Each table of people at the meeting was asked to discuss what aspects of current education they think are working and those they think need more work. The group included school principals, teachers, parents, and one member of the Boston School Committee, Jeri Robinson. Their responses were written up on large sheets of paper (see my photographs) and produced remarkably authoritative assessments:

  1. Contrary to those who wanted the old Dearborn School preserved and a different location, or different model, sett\led upon for the new Dearborn, last night’s people universally like the new Dearborn STEM Academy.
  2. Everybody agreed that there needs be a broader range of school choice : charters and, yes, schools operated in partnership with employers.
  3. Everybody wants to see greater parental involvement and a higher number of people-of-color teaching staff.
  4. Everybody agreed that students need to be confronted with far moire real, world, everyday experience
  5. Almost everybody had praise for the Public School headquarters being located now in Dudley Square, no longer downtown.

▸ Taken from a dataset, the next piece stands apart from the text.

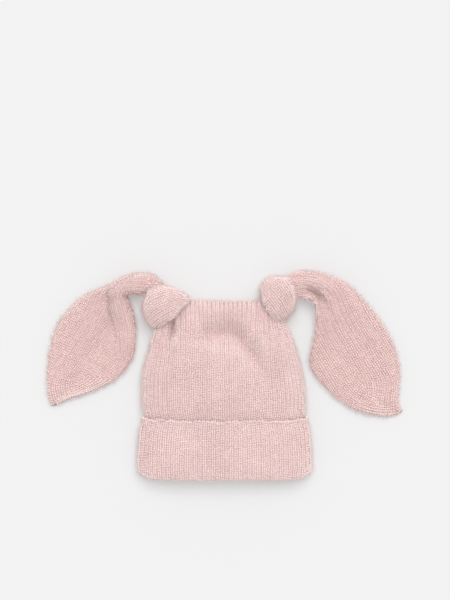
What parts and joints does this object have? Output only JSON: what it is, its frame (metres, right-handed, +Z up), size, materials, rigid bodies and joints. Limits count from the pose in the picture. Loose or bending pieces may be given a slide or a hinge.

Attendees also want to see a curriculum better attuned to “21st century skills”; younger teachers; more up to date technology in classrooms; a longer school day; and stricter monitoring of bullying at school and on school buses. Strong, too, was support for more effective special needs teaching. Many want better “ESL” (English as second language) pedagogy. Few had a good word for the present BPS use of public transportation for seventh and eighth graders.

Little, if any, discussion was had of school budgets. Much of what the meeting did not like, or wanted reformed, lacks budget money to accomplish. That said, what you’ve read amounts to an education menu monumentally different from current parameters. Expanding school choice means, first, getting the cap on charter school creation lifted. Expanding partnership pedagogy is fiercely opposed by the Diane Ravitch, teacher-control constituency. Younger teachers threatens Boston Public Schools’ teacher tenure system. The other DSNI recommendations challenge fewer entrenchments, but those that challenge had the broadest support.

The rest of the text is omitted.